Work is underway to empty waste from leak-prone single-shell tanks into 27 newer double-shell tanks until it can be treated for permanent disposal.

As DOE works to start turning some of the tank waste into a stable glass form for disposal at the Hanford site’s $17 billion vitrification plant by the end of 2023, space is running short in the double-shell tanks.

“We should not wait any longer to build more tanks because it takes about 6 years to design and build a new tank,” Hanford Challenge, a Seattle-based advocate for Hanford workers, said in a statement. “How many more tanks will leak in that timeframe?”

This new leak of B-109 puts a spotlight on the need for Congress and DOE to act immediately to increase funding for cleanup and design and build new tanks, it said.

DOE has resisted building more double-shell tanks, saying Hanford’s cleanup budget is better spent on work to dispose of the waste.

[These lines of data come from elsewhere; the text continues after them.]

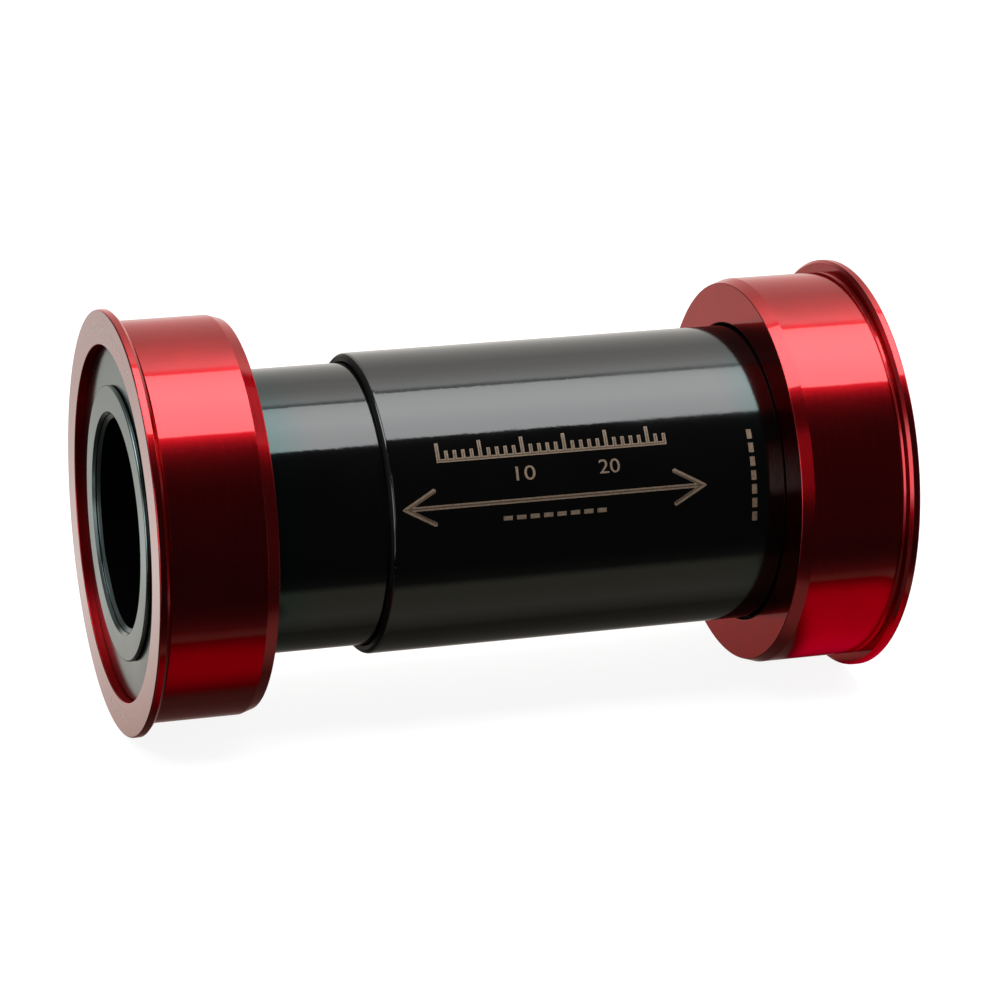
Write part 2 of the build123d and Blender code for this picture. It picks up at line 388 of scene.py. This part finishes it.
def rounded_outline(corners):
    """Points, normals and edge marks of a closed outline, with every corner rounded.

    Each corner is (radius, place along Y, rounding). The points run with the metal on their left.
    """
    area = sum(
        a[0] * b[1] - b[0] * a[1] for a, b in zip(corners, corners[1:] + corners[:1])
    )
    if area < 0:
        corners = corners[::-1]
    rows = []
    for k, (radius, place, rounding) in enumerate(corners):
        corner = Vector((radius, place))
        before = Vector(corners[k - 1][:2])
        after = Vector(corners[(k + 1) % len(corners)][:2])
        along_in = (corner - before).normalized()
        along_out = (after - corner).normalized()
        turn = math.atan2(along_in.cross(along_out), along_in.dot(along_out))
        longest = 0.45 * min((corner - before).length, (after - corner).length)
        cut = min(rounding * math.tan(abs(turn) / 2), longest)
        arc_radius = cut / max(math.tan(abs(turn) / 2), 1e-6)
        bulge = 1.0 if turn > 0 else -1.0
        normal_in = Vector((along_in.y, -along_in.x))
        centre = corner - along_in * cut - normal_in * arc_radius * bulge
        steps = 6 if rounding > FINE_ROUND else 4
        for step in range(steps + 1):
            angle = turn * step / steps
            normal = Vector(
                (
                    normal_in.x * math.cos(angle) - normal_in.y * math.sin(angle),
                    normal_in.x * math.sin(angle) + normal_in.y * math.cos(angle),
                )
            )
            point = centre + normal * arc_radius * bulge
            mark = math.sin(math.pi * step / steps) if bulge > 0 and abs(turn) > 0.3 else 0.0
            rows.append((point, normal, mark))
    return rows


def new_piece(name, mesh, material):
    """An object in the scene with one material."""
    mesh.materials.append(material)
    piece = bpy.data.objects.new(name, mesh)
    bpy.context.scene.collection.objects.link(piece)
    return piece


def lathe(name, corners, material):
    """A ring turned about the Y axis, with exact smooth normals and an "edge" mark for lighter
    edges, partly wear and partly a painted highlight.
    """
    rows = rounded_outline(corners)
    vertices, normals, marks = [], [], []
    for point, normal, mark in rows:
        for step in range(LATHE_STEPS):
            angle = 2 * math.pi * step / LATHE_STEPS
            c, s = math.cos(angle), math.sin(angle)
            vertices.append((point.x * c * MM, point.y * MM, point.x * s * MM))
            normals.append((normal.x * c, normal.y, normal.x * s))
            marks.append(mark)
    faces = []
    for row in range(len(rows)):
        here = row * LATHE_STEPS
        there = (row + 1) % len(rows) * LATHE_STEPS
        for step in range(LATHE_STEPS):
            after = (step + 1) % LATHE_STEPS
            faces.append((here + step, there + step, there + after, here + after))
    mesh = bpy.data.meshes.new(name)
    mesh.from_pydata(vertices, [], faces)
    mesh.attributes.new("edge", "FLOAT", "POINT").data.foreach_set("value", marks)
    mesh.shade_smooth()
    mesh.normals_split_custom_set_from_vertices(normals)
    return new_piece(name, mesh, material)


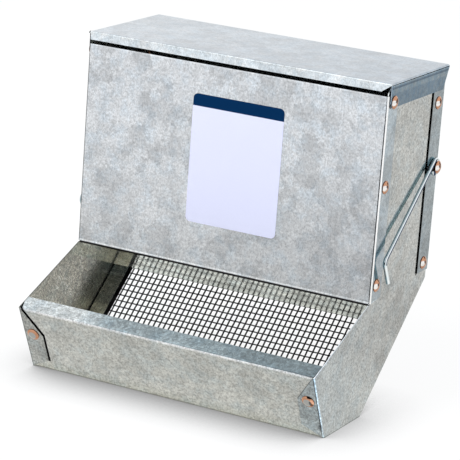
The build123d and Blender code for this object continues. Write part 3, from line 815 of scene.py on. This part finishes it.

The Tri-City Development council agrees.

“The permanent solution is to get the waste out of the tanks and treat it — that needs to be the priority,” said David Reeploeg, TRIDEC vice president for federal programs. “Constructing new tanks at this point would only kick the can down the road and divert limited funds away from actual cleanup.”

GROUNDWATER RISK

“There’s no such thing as a small leak from a high-level nuclear waste tank,” said Gerry Pollet, Heart of America Northwest director. “Contamination will reach groundwater which flows to the Columbia River.”

DOE said that waste leaking into the soil from Tank B-109 would take 25 years to reach groundwater. It is in an area already contaminated from the disposal, spills and previous leaks of waste and contaminated liquids of about 52 million gallons.

About 57 of Hanford’s single-shell tanks are suspected of leaking or spilling radioactive waste into the ground in the center of the site in the past and disposing of contaminated liquids into the soil was an excepted past practice.